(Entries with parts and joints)
*****

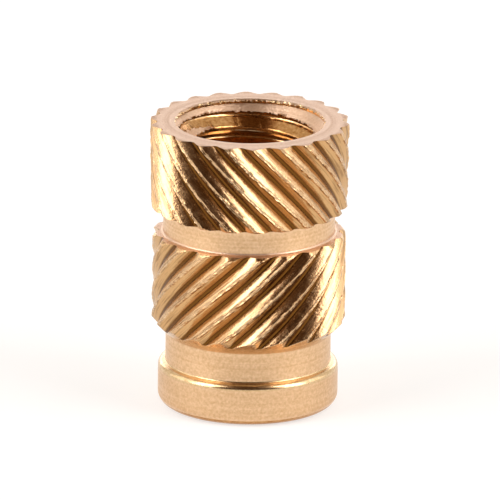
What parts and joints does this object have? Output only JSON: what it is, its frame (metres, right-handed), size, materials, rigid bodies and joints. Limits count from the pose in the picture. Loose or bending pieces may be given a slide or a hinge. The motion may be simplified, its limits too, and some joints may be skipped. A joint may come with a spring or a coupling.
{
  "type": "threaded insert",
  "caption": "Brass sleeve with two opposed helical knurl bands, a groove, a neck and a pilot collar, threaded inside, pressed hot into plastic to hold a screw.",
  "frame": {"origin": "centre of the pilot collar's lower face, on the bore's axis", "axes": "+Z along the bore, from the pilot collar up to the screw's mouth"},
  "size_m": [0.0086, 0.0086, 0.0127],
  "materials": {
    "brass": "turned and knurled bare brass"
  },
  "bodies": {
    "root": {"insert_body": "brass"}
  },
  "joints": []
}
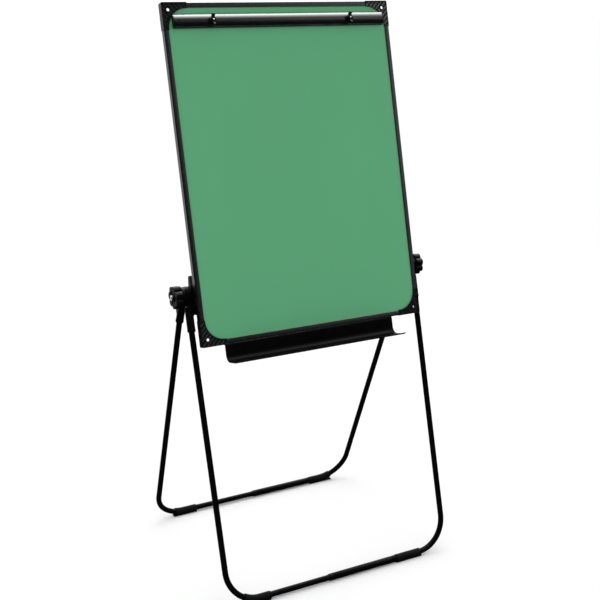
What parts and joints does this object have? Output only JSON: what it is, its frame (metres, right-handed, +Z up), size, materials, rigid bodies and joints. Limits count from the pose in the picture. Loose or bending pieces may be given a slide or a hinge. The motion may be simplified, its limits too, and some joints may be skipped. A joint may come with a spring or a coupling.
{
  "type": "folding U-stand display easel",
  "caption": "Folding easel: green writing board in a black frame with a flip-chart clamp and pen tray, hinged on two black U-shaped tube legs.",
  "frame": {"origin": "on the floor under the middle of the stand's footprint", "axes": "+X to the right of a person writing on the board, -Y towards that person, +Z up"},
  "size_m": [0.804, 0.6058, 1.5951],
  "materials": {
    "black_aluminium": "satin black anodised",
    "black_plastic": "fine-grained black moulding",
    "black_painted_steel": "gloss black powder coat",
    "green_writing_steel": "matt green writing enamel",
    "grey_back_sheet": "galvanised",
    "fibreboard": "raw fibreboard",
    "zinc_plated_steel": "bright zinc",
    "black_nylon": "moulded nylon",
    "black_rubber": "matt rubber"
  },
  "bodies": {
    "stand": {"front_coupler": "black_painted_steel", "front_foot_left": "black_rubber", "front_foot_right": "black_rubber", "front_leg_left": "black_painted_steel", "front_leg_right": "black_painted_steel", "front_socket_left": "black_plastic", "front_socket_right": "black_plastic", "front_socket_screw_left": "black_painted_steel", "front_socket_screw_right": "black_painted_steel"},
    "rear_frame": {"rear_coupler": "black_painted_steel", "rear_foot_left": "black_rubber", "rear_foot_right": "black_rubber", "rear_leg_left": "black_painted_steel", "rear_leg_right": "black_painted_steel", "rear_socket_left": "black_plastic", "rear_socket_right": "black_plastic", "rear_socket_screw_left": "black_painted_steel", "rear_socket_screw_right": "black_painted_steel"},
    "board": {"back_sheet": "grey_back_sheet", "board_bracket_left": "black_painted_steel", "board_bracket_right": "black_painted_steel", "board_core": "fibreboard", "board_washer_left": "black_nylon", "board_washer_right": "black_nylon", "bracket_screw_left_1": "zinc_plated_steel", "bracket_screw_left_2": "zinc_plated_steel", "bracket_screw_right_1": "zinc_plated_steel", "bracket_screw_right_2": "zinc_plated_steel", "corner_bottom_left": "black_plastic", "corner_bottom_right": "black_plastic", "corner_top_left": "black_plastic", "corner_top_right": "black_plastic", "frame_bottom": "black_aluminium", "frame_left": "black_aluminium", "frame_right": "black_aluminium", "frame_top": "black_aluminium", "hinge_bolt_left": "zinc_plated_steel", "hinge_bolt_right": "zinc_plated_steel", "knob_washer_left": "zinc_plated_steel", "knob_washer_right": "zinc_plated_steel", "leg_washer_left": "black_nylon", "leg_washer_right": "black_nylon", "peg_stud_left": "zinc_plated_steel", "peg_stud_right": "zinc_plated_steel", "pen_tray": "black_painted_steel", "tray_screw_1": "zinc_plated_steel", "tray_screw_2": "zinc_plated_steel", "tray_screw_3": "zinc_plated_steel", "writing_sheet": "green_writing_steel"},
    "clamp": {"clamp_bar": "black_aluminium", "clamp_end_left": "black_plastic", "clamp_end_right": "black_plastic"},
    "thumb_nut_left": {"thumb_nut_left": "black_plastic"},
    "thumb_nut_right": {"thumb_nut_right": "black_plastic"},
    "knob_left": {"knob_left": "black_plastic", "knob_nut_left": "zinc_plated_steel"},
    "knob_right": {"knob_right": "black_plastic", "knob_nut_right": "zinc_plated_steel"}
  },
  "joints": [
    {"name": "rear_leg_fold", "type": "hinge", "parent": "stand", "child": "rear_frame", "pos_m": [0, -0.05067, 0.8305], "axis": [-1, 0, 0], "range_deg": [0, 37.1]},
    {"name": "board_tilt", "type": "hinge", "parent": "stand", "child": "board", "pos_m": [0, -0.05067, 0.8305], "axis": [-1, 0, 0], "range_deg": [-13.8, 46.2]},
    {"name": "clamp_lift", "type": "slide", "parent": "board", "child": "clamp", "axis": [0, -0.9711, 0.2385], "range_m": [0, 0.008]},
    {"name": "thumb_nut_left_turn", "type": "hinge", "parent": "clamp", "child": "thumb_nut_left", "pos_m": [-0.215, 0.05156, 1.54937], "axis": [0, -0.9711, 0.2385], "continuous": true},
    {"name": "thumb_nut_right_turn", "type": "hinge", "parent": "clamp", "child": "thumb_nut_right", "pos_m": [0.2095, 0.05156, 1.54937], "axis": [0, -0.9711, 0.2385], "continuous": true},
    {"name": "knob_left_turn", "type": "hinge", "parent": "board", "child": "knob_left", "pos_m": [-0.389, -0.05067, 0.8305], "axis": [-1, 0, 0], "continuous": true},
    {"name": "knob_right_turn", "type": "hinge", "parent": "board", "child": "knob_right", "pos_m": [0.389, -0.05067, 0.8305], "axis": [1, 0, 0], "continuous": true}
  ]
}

*****

### GIVEN EXERCISE
Each record must be repeated exactly as it is.

### COMPLETE ANSWER
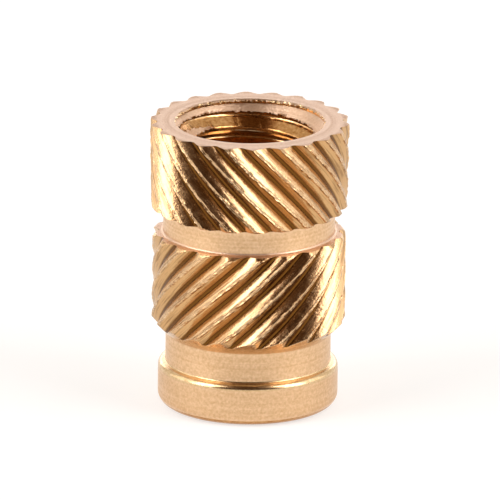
What parts and joints does this object have? Output only JSON: what it is, its frame (metres, right-handed), size, materials, rigid bodies and joints. Limits count from the pose in the picture. Loose or bending pieces may be given a slide or a hinge. The motion may be simplified, its limits too, and some joints may be skipped. A joint may come with a spring or a coupling.
{
  "type": "threaded insert",
  "caption": "Brass sleeve with two opposed helical knurl bands, a groove, a neck and a pilot collar, threaded inside, pressed hot into plastic to hold a screw.",
  "frame": {"origin": "centre of the pilot collar's lower face, on the bore's axis", "axes": "+Z along the bore, from the pilot collar up to the screw's mouth"},
  "size_m": [0.0086, 0.0086, 0.0127],
  "materials": {
    "brass": "turned and knurled bare brass"
  },
  "bodies": {
    "root": {"insert_body": "brass"}
  },
  "joints": []
}
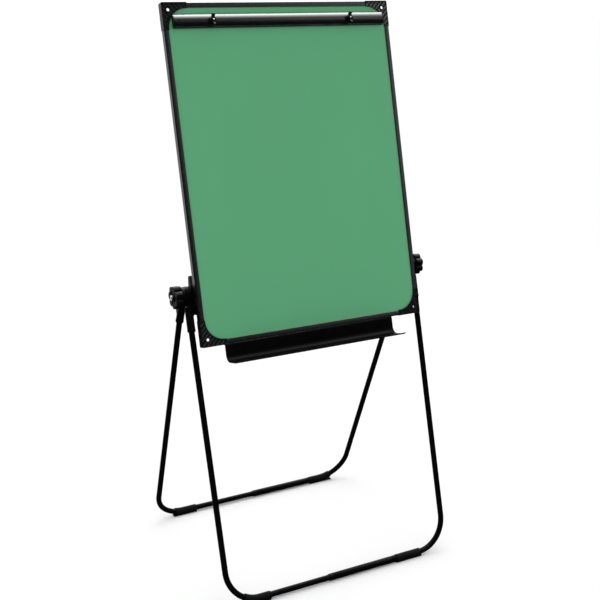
What parts and joints does this object have? Output only JSON: what it is, its frame (metres, right-handed, +Z up), size, materials, rigid bodies and joints. Limits count from the pose in the picture. Loose or bending pieces may be given a slide or a hinge. The motion may be simplified, its limits too, and some joints may be skipped. A joint may come with a spring or a coupling.
{
  "type": "folding U-stand display easel",
  "caption": "Folding easel: green writing board in a black frame with a flip-chart clamp and pen tray, hinged on two black U-shaped tube legs.",
  "frame": {"origin": "on the floor under the middle of the stand's footprint", "axes": "+X to the right of a person writing on the board, -Y towards that person, +Z up"},
  "size_m": [0.804, 0.6058, 1.5951],
  "materials": {
    "black_aluminium": "satin black anodised",
    "black_plastic": "fine-grained black moulding",
    "black_painted_steel": "gloss black powder coat",
    "green_writing_steel": "matt green writing enamel",
    "grey_back_sheet": "galvanised",
    "fibreboard": "raw fibreboard",
    "zinc_plated_steel": "bright zinc",
    "black_nylon": "moulded nylon",
    "black_rubber": "matt rubber"
  },
  "bodies": {
    "stand": {"front_coupler": "black_painted_steel", "front_foot_left": "black_rubber", "front_foot_right": "black_rubber", "front_leg_left": "black_painted_steel", "front_leg_right": "black_painted_steel", "front_socket_left": "black_plastic", "front_socket_right": "black_plastic", "front_socket_screw_left": "black_painted_steel", "front_socket_screw_right": "black_painted_steel"},
    "rear_frame": {"rear_coupler": "black_painted_steel", "rear_foot_left": "black_rubber", "rear_foot_right": "black_rubber", "rear_leg_left": "black_painted_steel", "rear_leg_right": "black_painted_steel", "rear_socket_left": "black_plastic", "rear_socket_right": "black_plastic", "rear_socket_screw_left": "black_painted_steel", "rear_socket_screw_right": "black_painted_steel"},
    "board": {"back_sheet": "grey_back_sheet", "board_bracket_left": "black_painted_steel", "board_bracket_right": "black_painted_steel", "board_core": "fibreboard", "board_washer_left": "black_nylon", "board_washer_right": "black_nylon", "bracket_screw_left_1": "zinc_plated_steel", "bracket_screw_left_2": "zinc_plated_steel", "bracket_screw_right_1": "zinc_plated_steel", "bracket_screw_right_2": "zinc_plated_steel", "corner_bottom_left": "black_plastic", "corner_bottom_right": "black_plastic", "corner_top_left": "black_plastic", "corner_top_right": "black_plastic", "frame_bottom": "black_aluminium", "frame_left": "black_aluminium", "frame_right": "black_aluminium", "frame_top": "black_aluminium", "hinge_bolt_left": "zinc_plated_steel", "hinge_bolt_right": "zinc_plated_steel", "knob_washer_left": "zinc_plated_steel", "knob_washer_right": "zinc_plated_steel", "leg_washer_left": "black_nylon", "leg_washer_right": "black_nylon", "peg_stud_left": "zinc_plated_steel", "peg_stud_right": "zinc_plated_steel", "pen_tray": "black_painted_steel", "tray_screw_1": "zinc_plated_steel", "tray_screw_2": "zinc_plated_steel", "tray_screw_3": "zinc_plated_steel", "writing_sheet": "green_writing_steel"},
    "clamp": {"clamp_bar": "black_aluminium", "clamp_end_left": "black_plastic", "clamp_end_right": "black_plastic"},
    "thumb_nut_left": {"thumb_nut_left": "black_plastic"},
    "thumb_nut_right": {"thumb_nut_right": "black_plastic"},
    "knob_left": {"knob_left": "black_plastic", "knob_nut_left": "zinc_plated_steel"},
    "knob_right": {"knob_right": "black_plastic", "knob_nut_right": "zinc_plated_steel"}
  },
  "joints": [
    {"name": "rear_leg_fold", "type": "hinge", "parent": "stand", "child": "rear_frame", "pos_m": [0, -0.05067, 0.8305], "axis": [-1, 0, 0], "range_deg": [0, 37.1]},
    {"name": "board_tilt", "type": "hinge", "parent": "stand", "child": "board", "pos_m": [0, -0.05067, 0.8305], "axis": [-1, 0, 0], "range_deg": [-13.8, 46.2]},
    {"name": "clamp_lift", "type": "slide", "parent": "board", "child": "clamp", "axis": [0, -0.9711, 0.2385], "range_m": [0, 0.008]},
    {"name": "thumb_nut_left_turn", "type": "hinge", "parent": "clamp", "child": "thumb_nut_left", "pos_m": [-0.215, 0.05156, 1.54937], "axis": [0, -0.9711, 0.2385], "continuous": true},
    {"name": "thumb_nut_right_turn", "type": "hinge", "parent": "clamp", "child": "thumb_nut_right", "pos_m": [0.2095, 0.05156, 1.54937], "axis": [0, -0.9711, 0.2385], "continuous": true},
    {"name": "knob_left_turn", "type": "hinge", "parent": "board", "child": "knob_left", "pos_m": [-0.389, -0.05067, 0.8305], "axis": [-1, 0, 0], "continuous": true},
    {"name": "knob_right_turn", "type": "hinge", "parent": "board", "child": "knob_right", "pos_m": [0.389, -0.05067, 0.8305], "axis": [1, 0, 0], "continuous": true}
  ]
}